=== Material to process ===

- - -

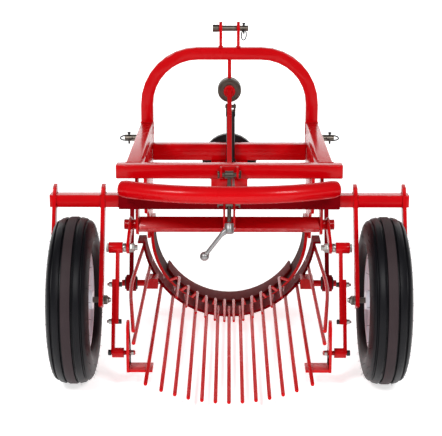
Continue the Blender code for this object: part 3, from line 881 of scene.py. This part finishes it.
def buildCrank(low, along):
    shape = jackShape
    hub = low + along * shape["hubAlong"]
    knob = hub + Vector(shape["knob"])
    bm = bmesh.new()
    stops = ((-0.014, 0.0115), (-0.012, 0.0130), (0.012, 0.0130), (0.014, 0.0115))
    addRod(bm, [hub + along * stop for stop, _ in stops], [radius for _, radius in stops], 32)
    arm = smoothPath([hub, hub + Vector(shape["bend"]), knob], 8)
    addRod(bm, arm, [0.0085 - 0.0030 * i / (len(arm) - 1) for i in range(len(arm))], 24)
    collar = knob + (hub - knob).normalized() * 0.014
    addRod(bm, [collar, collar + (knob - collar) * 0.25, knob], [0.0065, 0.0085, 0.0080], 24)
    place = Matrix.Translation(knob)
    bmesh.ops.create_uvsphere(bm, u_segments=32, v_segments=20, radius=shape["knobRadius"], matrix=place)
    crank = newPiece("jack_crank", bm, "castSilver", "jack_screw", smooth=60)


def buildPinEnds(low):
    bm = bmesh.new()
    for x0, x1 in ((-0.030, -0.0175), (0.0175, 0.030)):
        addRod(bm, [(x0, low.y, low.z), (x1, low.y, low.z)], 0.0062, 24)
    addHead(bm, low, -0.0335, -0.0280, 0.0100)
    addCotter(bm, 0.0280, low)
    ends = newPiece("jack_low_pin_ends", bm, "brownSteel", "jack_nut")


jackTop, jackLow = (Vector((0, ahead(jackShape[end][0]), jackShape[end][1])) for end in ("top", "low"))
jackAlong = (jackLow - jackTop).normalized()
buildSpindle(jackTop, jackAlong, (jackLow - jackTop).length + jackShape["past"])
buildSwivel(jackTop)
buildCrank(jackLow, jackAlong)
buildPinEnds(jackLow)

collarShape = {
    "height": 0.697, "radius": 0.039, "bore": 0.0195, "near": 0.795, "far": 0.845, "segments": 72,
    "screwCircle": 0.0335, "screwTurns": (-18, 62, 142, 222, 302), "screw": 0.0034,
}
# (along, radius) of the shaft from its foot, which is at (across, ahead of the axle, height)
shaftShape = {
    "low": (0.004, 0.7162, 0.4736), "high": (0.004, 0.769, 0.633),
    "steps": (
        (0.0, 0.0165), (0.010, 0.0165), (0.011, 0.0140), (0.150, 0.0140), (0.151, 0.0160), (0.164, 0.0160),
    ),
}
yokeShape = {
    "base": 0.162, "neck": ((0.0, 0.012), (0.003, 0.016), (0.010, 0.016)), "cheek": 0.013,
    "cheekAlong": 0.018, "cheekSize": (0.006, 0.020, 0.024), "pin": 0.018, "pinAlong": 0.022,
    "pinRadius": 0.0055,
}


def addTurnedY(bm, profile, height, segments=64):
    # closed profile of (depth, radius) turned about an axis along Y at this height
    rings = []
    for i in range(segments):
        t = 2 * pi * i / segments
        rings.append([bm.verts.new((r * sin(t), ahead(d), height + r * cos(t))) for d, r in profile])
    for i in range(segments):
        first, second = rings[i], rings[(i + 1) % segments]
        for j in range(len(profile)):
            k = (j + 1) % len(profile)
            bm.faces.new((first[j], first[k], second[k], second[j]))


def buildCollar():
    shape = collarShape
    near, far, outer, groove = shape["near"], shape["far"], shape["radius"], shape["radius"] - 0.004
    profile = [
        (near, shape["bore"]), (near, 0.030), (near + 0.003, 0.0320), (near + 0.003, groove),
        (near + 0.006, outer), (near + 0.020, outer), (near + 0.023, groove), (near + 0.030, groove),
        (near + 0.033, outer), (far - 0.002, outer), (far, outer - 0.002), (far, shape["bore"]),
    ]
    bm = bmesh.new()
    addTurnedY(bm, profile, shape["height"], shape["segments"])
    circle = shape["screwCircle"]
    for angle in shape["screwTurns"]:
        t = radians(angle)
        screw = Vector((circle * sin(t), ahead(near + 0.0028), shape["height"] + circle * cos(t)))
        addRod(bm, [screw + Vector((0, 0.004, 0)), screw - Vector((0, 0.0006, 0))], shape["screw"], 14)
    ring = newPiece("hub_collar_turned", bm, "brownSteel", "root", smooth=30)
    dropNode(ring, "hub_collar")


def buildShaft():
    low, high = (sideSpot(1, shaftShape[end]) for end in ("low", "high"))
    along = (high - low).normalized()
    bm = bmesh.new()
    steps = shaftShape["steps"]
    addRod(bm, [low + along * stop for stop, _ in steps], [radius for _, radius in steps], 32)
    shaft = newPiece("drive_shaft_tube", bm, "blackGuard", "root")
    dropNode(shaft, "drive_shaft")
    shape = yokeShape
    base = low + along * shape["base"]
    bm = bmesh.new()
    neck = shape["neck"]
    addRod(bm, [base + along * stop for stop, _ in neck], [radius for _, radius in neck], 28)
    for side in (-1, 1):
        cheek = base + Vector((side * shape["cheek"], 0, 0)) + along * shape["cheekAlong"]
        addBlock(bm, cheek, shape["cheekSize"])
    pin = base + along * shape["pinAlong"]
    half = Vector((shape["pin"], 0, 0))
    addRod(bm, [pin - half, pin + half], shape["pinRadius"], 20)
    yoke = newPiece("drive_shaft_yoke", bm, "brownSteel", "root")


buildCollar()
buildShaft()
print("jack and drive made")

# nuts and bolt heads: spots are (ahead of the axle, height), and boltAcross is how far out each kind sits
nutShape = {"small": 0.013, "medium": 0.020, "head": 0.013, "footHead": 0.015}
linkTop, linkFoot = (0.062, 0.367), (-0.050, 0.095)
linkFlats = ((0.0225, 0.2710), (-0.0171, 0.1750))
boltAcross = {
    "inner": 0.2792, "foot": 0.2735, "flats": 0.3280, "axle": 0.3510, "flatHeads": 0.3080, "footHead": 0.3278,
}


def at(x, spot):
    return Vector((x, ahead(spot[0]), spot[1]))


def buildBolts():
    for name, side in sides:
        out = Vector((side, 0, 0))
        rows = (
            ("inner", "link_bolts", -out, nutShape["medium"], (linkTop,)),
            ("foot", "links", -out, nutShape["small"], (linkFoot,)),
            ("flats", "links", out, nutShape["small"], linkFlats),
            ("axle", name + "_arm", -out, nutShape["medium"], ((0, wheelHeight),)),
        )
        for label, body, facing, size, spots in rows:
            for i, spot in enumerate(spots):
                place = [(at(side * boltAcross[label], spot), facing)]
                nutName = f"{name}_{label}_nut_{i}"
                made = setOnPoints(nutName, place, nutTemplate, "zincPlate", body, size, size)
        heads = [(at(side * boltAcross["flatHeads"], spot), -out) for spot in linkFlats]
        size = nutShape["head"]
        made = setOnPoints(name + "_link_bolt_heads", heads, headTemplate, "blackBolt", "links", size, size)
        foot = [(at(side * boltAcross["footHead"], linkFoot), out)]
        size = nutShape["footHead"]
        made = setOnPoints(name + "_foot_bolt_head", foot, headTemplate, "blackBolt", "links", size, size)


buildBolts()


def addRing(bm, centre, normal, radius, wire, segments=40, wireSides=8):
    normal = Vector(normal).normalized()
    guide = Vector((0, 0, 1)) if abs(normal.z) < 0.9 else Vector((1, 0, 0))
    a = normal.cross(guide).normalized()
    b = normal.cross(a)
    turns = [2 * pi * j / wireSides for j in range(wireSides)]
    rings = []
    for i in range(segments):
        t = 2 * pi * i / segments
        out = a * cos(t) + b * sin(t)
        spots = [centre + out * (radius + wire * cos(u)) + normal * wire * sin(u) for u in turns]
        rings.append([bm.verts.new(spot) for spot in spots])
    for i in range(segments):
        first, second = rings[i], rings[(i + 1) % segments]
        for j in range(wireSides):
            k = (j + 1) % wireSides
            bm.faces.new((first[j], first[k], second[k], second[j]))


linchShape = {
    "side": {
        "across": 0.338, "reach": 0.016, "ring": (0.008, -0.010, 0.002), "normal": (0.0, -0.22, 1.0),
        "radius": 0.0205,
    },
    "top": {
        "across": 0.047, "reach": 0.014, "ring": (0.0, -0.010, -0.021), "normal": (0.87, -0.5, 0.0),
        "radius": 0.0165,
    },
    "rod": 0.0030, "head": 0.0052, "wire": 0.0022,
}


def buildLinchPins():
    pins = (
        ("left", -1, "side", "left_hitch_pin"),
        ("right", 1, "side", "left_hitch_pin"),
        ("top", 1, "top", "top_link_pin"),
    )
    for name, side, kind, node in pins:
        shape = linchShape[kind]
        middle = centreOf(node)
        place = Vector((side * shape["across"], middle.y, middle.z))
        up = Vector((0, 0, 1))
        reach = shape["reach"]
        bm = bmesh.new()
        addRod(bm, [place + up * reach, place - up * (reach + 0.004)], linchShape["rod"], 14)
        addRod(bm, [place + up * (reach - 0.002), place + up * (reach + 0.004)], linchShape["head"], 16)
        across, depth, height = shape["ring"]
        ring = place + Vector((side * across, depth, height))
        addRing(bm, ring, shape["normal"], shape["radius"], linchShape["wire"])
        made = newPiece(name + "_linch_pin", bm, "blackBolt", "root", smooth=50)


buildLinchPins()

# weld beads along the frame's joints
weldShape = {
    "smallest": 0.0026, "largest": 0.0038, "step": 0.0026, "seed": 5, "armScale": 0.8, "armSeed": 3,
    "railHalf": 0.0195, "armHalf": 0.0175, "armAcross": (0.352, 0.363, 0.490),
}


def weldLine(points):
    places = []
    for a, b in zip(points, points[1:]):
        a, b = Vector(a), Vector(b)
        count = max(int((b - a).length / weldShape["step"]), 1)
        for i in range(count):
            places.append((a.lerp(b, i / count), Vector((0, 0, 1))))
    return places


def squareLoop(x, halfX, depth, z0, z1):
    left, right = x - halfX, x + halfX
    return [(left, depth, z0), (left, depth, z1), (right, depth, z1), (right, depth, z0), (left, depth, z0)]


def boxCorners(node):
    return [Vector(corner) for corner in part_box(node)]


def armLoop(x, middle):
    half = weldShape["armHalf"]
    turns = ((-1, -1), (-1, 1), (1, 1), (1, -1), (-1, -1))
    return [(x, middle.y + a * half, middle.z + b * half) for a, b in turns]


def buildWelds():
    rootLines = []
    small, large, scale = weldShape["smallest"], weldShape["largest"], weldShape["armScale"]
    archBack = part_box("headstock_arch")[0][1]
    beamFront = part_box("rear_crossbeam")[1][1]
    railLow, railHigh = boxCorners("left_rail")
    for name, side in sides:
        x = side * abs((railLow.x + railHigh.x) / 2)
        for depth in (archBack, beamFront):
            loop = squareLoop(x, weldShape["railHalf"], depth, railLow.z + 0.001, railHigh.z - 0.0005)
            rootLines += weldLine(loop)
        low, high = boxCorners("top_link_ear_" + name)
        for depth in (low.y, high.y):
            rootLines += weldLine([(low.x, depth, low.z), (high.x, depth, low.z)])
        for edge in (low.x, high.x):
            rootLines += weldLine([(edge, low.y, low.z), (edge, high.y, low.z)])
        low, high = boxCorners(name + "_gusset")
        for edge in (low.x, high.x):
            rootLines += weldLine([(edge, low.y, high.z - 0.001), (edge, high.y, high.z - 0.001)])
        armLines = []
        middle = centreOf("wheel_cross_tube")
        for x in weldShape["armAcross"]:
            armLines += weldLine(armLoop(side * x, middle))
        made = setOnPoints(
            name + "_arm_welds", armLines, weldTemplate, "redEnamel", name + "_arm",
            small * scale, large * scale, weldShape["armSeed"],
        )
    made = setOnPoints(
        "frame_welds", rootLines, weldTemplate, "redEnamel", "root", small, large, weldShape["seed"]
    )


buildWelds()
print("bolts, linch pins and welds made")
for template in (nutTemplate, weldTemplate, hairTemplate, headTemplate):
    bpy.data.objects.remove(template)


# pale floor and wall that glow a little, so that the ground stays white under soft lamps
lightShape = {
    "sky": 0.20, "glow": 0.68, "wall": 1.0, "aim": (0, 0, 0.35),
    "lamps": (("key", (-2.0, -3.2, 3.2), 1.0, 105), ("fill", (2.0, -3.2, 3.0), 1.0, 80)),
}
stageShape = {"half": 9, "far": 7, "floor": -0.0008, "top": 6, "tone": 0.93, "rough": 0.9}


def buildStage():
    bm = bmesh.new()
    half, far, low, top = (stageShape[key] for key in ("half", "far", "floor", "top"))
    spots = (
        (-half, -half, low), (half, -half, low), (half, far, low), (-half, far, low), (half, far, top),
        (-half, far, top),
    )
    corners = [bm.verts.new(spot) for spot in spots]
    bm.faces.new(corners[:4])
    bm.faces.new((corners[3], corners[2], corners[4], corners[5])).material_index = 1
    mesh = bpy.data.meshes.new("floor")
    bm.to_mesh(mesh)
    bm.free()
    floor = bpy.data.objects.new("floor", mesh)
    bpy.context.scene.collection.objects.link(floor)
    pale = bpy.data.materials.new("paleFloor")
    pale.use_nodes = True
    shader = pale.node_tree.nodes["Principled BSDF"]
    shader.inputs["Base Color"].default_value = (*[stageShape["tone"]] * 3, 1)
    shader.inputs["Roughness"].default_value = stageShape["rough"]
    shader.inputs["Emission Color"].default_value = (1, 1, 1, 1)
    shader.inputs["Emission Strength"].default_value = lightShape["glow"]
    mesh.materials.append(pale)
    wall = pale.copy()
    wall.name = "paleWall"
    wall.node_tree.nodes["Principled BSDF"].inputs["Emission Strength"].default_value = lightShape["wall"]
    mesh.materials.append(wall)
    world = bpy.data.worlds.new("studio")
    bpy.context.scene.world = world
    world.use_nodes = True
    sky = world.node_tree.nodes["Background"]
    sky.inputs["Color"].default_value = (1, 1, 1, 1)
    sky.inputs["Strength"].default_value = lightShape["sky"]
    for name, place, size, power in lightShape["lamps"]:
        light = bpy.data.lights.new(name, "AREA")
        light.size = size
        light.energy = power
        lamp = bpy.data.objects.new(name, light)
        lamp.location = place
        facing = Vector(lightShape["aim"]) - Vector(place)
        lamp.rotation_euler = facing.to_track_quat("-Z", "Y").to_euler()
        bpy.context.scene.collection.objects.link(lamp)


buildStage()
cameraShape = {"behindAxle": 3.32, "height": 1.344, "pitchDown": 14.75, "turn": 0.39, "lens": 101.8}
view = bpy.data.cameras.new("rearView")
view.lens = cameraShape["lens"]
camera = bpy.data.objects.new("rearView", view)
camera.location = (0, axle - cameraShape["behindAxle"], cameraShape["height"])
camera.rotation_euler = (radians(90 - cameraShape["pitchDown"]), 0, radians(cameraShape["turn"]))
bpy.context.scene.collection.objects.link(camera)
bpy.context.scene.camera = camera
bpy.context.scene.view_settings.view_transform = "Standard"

- - -

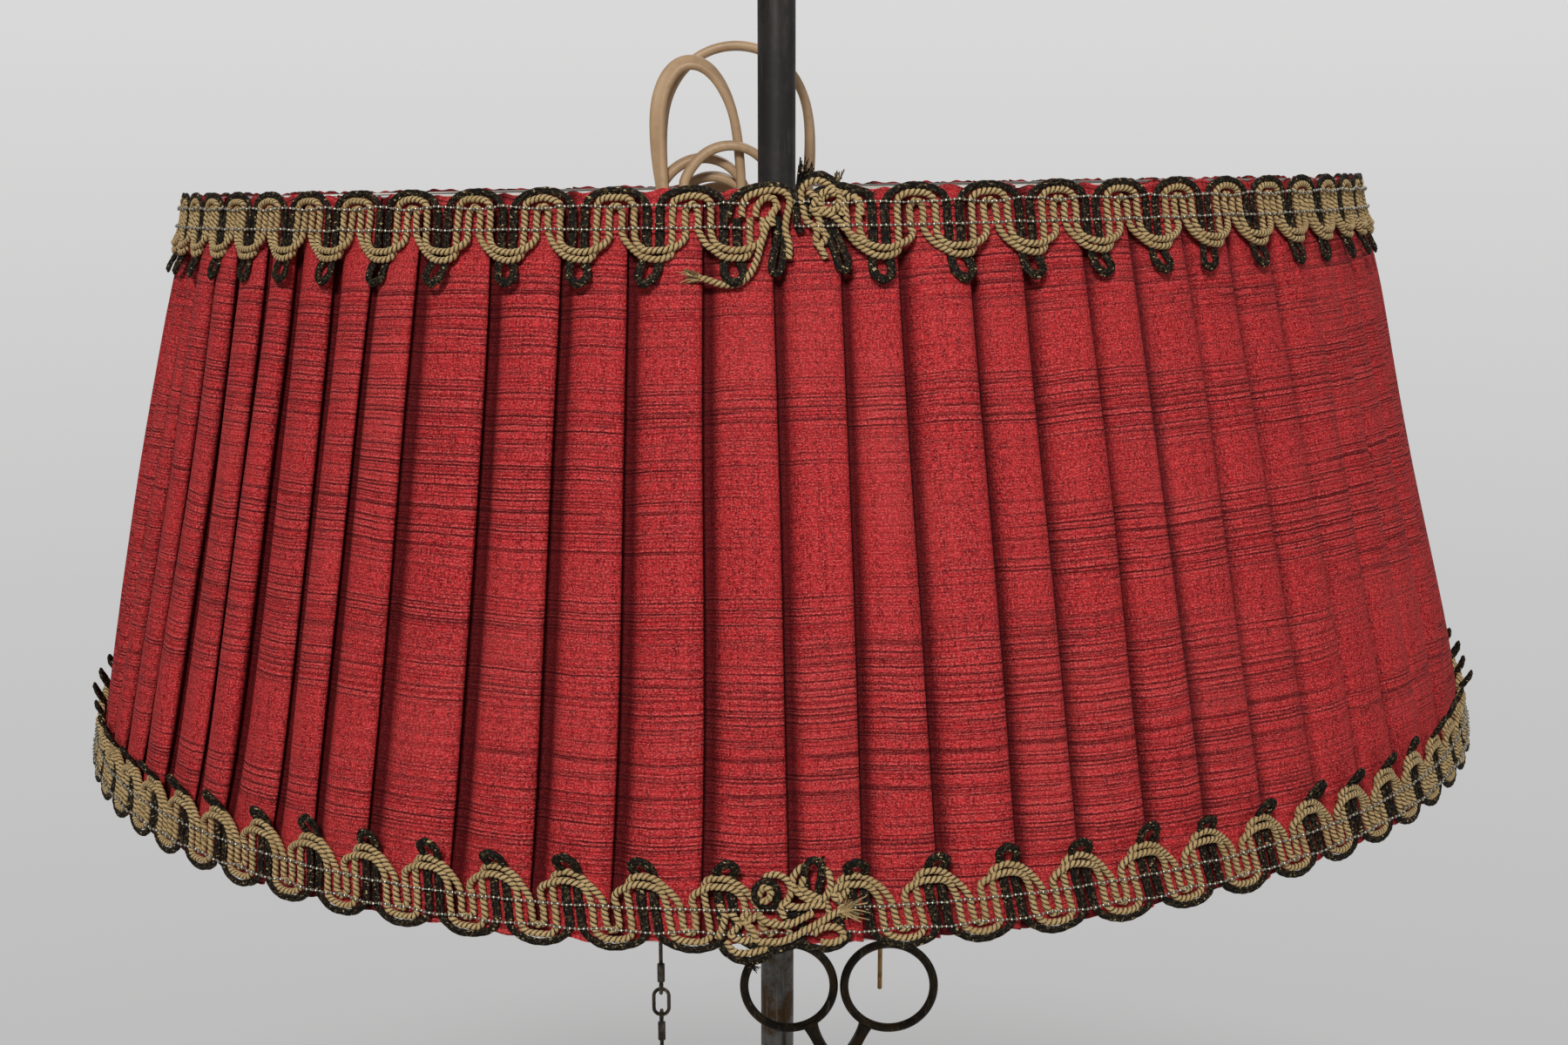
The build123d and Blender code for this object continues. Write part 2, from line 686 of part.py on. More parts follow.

- - -

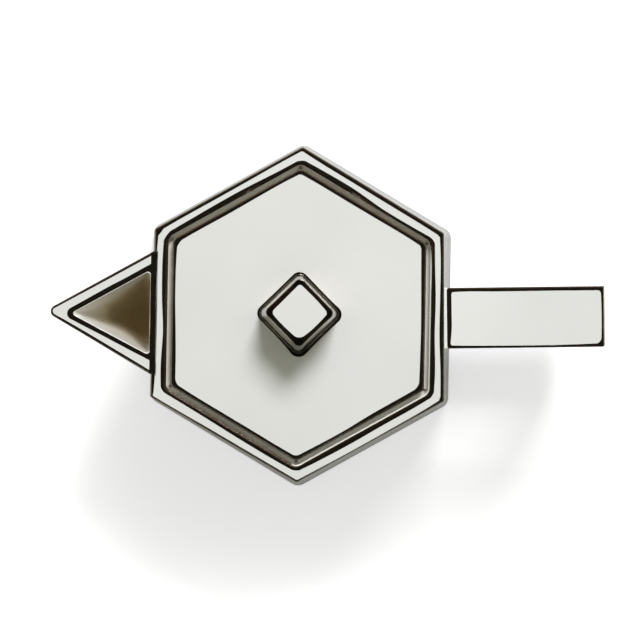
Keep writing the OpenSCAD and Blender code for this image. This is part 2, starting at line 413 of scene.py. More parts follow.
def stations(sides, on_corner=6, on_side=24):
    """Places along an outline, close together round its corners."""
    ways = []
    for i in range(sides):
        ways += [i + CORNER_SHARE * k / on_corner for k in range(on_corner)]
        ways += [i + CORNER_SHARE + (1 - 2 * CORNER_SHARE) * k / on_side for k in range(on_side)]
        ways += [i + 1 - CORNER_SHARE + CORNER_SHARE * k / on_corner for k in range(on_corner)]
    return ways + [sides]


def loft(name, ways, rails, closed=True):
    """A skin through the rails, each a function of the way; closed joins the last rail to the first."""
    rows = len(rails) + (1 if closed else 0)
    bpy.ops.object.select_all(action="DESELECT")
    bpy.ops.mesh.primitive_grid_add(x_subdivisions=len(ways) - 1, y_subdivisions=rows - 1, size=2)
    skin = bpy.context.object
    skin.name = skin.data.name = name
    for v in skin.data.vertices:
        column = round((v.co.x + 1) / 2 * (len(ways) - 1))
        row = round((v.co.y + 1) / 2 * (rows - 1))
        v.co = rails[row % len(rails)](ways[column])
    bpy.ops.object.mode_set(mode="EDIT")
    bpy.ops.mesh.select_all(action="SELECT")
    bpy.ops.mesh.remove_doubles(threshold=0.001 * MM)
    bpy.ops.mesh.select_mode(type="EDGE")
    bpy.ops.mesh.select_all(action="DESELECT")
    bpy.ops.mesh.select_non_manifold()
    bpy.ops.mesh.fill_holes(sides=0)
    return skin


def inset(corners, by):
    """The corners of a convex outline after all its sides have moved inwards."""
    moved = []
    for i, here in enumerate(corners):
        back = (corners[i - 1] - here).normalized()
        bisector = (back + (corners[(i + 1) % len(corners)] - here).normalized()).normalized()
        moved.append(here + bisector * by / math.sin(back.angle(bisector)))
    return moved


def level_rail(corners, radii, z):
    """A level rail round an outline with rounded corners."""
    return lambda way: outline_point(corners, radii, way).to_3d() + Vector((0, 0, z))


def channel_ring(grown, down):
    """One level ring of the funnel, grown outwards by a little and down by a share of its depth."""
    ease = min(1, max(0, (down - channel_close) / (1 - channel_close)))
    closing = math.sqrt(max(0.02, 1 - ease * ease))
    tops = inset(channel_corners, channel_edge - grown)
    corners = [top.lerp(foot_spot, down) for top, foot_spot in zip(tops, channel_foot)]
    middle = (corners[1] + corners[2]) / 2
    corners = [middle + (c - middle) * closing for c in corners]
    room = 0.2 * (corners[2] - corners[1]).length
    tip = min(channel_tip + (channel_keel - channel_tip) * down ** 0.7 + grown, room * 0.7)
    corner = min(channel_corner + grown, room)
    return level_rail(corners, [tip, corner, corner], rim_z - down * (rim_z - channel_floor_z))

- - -

=== Exercise directions ===
Say how many lines include the word "follow"; reply with the number alone.

=== Response to this exercise ===
2